What you have to do. Identify, in the records below, every line where the string "object" appears, and copy each such line.
* START Data lines *
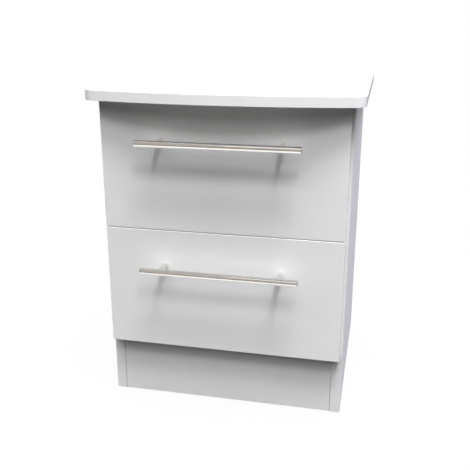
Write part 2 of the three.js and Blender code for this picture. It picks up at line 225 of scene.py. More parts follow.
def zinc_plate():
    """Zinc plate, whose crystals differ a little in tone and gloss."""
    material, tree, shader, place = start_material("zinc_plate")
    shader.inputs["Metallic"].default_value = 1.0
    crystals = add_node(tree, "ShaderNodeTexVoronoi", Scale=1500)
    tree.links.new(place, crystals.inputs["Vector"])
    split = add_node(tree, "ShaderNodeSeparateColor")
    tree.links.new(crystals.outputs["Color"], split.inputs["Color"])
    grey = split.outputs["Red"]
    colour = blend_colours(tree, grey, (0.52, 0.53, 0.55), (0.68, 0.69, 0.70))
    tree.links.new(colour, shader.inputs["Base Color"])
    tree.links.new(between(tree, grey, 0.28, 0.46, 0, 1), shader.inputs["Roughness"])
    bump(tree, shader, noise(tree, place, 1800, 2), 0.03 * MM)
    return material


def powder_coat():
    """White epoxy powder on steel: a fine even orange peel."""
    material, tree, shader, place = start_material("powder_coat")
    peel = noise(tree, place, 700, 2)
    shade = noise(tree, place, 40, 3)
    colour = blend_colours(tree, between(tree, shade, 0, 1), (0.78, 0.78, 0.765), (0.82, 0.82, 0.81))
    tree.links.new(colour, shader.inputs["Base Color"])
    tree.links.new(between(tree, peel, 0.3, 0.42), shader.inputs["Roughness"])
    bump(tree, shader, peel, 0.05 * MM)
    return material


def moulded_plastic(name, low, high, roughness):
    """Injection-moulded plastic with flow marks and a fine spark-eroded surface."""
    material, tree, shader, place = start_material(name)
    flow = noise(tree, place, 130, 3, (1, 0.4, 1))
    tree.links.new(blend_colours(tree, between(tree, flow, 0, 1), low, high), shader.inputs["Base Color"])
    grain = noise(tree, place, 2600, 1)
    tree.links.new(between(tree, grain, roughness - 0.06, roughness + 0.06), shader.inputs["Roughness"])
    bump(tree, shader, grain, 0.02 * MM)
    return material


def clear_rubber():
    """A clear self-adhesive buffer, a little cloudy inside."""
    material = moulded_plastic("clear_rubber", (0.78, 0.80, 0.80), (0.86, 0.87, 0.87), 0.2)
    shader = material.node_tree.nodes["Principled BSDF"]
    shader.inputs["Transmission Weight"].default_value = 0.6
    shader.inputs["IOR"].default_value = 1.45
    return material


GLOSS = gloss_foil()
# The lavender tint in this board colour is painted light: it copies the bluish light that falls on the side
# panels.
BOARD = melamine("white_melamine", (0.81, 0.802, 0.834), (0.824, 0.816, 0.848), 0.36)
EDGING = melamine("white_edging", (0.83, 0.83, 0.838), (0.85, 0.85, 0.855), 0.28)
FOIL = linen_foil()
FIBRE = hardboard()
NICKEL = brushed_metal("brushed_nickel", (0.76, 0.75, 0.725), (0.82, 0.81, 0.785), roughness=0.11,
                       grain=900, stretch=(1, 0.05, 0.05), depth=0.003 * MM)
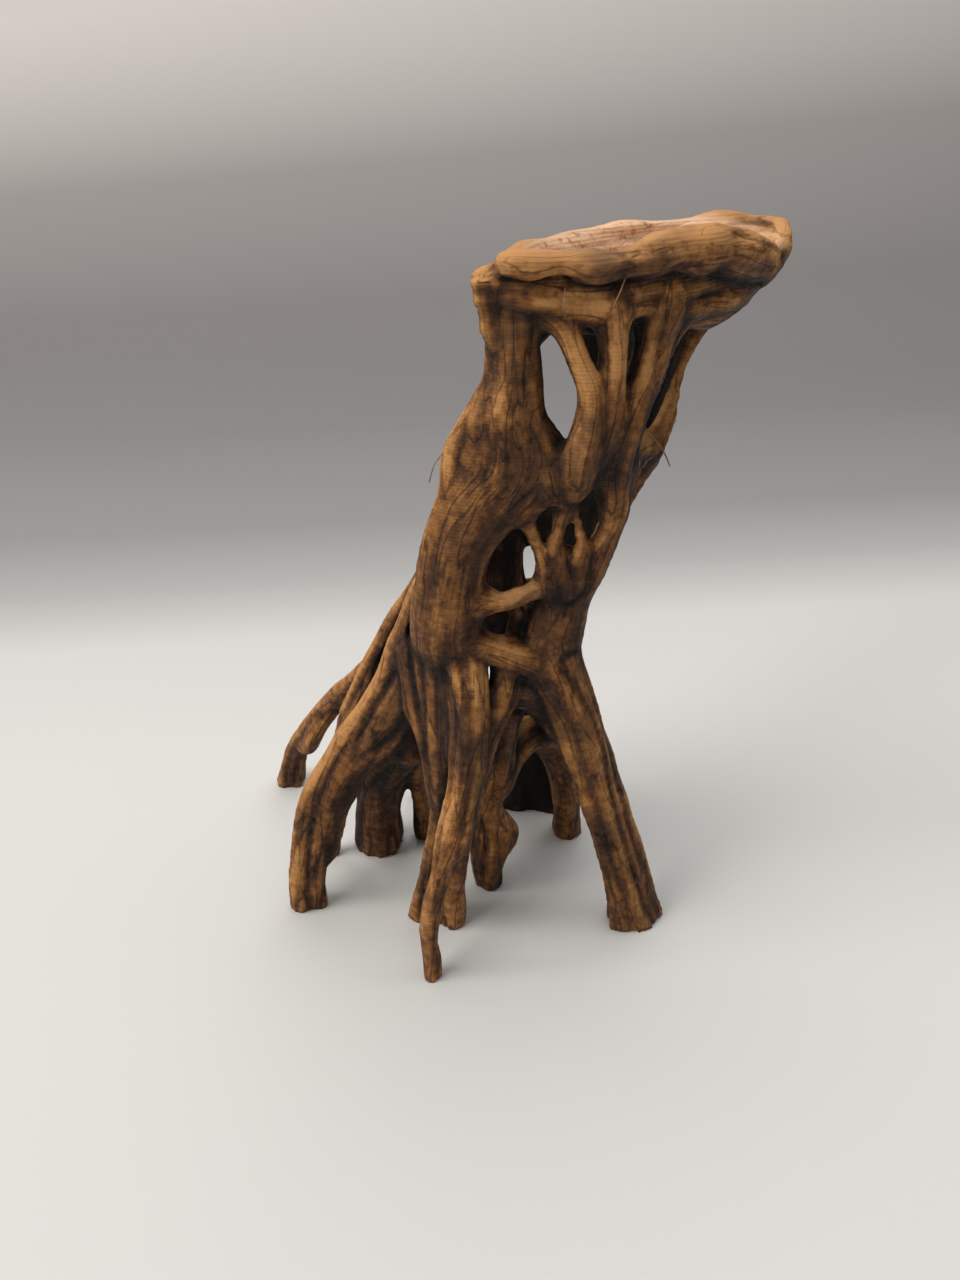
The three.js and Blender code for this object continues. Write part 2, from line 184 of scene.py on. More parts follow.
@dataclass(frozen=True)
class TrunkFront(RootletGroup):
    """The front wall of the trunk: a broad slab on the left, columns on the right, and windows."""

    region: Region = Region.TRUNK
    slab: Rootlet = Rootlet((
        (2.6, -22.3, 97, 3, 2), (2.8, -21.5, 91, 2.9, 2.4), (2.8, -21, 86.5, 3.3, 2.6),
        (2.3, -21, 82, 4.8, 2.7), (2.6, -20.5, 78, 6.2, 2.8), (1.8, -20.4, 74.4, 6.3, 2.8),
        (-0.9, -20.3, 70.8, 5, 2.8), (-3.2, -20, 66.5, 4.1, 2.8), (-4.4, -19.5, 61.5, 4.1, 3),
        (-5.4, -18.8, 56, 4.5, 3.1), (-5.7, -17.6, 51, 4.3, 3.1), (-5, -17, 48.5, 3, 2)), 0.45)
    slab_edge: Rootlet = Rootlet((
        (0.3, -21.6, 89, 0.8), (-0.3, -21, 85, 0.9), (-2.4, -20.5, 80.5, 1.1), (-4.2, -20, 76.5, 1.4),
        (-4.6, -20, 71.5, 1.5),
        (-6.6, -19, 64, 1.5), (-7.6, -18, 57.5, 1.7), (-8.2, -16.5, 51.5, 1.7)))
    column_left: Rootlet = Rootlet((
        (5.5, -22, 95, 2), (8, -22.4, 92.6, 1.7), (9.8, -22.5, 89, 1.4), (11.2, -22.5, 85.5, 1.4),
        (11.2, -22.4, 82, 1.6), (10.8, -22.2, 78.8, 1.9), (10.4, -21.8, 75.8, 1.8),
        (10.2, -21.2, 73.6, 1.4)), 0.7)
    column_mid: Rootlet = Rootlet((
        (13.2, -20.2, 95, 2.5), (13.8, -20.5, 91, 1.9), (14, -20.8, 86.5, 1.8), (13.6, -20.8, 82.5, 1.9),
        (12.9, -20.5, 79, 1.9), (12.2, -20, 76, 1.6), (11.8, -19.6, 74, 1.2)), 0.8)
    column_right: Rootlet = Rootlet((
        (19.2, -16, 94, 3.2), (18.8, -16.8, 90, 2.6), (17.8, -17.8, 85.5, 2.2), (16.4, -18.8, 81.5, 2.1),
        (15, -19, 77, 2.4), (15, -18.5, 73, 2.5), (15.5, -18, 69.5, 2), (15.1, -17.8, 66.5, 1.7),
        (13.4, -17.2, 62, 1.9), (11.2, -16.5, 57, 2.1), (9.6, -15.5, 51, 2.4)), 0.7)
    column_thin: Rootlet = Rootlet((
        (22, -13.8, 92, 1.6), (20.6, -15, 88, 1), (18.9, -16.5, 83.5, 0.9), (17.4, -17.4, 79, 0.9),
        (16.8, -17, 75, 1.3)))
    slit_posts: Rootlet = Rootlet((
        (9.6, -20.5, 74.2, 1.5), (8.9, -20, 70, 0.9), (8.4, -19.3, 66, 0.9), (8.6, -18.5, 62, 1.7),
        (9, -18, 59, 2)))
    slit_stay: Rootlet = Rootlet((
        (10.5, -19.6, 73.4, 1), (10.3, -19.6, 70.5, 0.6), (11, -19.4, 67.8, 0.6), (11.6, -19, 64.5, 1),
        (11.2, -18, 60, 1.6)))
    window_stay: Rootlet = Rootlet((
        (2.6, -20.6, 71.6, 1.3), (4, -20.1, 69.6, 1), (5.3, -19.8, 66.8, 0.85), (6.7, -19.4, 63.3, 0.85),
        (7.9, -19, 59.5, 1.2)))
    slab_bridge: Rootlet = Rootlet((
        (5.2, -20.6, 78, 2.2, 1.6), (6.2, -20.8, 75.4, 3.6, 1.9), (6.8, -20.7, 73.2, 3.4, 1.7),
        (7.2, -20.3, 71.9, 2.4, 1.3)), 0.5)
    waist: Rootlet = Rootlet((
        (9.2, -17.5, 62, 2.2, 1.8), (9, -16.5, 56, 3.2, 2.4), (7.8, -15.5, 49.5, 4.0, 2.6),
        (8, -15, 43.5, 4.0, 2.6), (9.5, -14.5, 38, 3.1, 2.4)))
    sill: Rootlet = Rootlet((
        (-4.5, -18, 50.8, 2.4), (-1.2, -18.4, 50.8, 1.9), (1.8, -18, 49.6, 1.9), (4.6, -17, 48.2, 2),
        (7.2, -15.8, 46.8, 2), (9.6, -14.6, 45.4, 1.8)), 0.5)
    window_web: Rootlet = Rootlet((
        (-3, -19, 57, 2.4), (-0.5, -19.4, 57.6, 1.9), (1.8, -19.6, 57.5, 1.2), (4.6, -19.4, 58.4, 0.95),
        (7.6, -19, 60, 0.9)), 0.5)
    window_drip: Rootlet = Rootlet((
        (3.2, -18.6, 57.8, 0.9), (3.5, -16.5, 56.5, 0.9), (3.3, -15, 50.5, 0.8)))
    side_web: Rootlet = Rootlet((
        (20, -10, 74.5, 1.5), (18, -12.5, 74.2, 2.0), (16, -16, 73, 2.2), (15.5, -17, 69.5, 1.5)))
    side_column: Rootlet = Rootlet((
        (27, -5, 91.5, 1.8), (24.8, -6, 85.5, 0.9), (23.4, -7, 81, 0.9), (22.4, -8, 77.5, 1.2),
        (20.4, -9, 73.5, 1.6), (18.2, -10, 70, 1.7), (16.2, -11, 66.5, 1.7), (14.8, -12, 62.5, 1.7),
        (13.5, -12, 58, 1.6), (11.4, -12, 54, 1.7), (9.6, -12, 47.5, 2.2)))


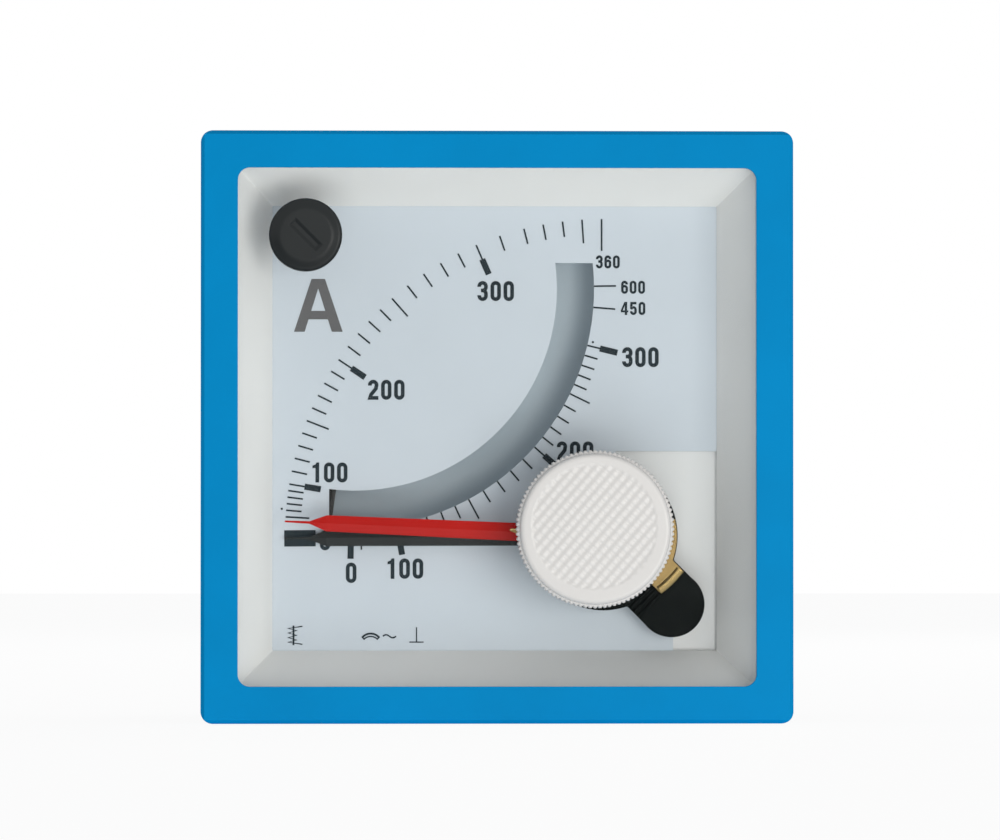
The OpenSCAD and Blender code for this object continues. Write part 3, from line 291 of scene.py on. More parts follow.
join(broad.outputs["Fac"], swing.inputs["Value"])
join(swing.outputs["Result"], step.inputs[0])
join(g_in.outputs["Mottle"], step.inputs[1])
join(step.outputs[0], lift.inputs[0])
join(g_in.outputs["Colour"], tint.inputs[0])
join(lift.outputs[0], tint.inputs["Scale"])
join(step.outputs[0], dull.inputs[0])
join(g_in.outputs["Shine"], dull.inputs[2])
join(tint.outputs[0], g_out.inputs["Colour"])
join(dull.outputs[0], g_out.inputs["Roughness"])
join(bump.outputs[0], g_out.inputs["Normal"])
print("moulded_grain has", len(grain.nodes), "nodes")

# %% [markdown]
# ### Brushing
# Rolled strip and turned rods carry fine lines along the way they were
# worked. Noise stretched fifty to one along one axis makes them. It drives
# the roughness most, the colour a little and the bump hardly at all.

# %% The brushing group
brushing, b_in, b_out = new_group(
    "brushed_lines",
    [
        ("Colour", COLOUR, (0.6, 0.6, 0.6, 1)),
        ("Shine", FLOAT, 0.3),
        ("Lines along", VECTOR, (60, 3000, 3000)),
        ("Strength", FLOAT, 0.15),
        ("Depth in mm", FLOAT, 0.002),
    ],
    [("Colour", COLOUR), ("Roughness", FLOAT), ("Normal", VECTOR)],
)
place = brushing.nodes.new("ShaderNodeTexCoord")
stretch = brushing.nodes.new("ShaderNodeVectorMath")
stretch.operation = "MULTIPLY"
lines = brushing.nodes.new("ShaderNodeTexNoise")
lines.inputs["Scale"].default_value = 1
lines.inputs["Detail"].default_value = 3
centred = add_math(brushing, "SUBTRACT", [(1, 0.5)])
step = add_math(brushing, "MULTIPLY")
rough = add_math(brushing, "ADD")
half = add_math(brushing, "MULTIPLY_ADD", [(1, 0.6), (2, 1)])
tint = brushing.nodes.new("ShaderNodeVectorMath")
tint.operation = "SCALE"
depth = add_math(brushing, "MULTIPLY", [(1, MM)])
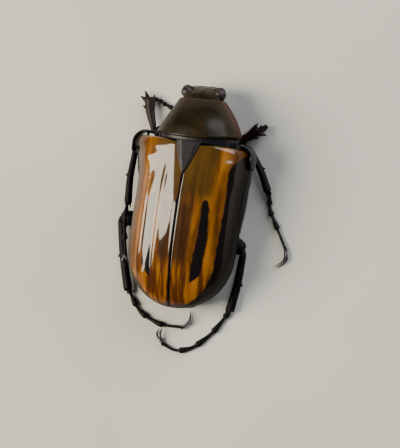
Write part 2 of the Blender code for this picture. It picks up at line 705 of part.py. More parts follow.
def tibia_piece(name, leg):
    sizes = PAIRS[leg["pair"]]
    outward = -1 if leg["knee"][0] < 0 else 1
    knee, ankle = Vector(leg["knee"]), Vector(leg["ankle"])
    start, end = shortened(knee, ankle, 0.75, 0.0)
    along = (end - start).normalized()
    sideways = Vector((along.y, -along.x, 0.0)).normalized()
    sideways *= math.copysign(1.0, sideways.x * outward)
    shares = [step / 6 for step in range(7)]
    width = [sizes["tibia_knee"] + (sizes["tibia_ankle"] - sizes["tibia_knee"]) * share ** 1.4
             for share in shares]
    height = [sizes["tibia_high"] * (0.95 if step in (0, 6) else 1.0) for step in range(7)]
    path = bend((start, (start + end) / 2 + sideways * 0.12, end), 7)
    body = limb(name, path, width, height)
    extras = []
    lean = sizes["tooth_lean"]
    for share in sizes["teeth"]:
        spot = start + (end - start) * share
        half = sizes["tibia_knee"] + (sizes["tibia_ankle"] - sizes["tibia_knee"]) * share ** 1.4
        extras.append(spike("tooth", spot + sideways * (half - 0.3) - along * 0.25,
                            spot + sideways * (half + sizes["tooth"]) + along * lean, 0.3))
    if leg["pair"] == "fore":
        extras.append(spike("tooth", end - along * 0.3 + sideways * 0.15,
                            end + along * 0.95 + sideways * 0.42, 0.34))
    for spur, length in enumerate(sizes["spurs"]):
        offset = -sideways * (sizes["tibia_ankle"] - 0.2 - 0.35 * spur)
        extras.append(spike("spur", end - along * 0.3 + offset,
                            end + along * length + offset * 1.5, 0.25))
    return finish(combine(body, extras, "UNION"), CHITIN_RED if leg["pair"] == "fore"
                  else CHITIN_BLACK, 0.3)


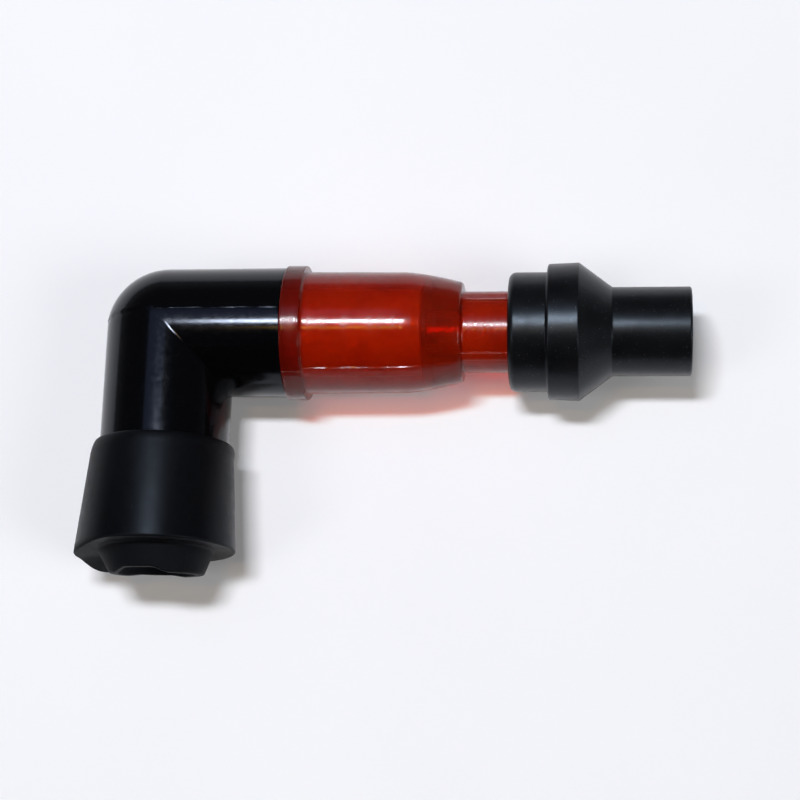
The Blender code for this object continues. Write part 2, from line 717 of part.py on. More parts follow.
* END Data lines *
Task result.
The three.js and Blender code for this object continues. Write part 2, from line 184 of scene.py on. More parts follow.
The OpenSCAD and Blender code for this object continues. Write part 3, from line 291 of scene.py on. More parts follow.
The Blender code for this object continues. Write part 2, from line 717 of part.py on. More parts follow.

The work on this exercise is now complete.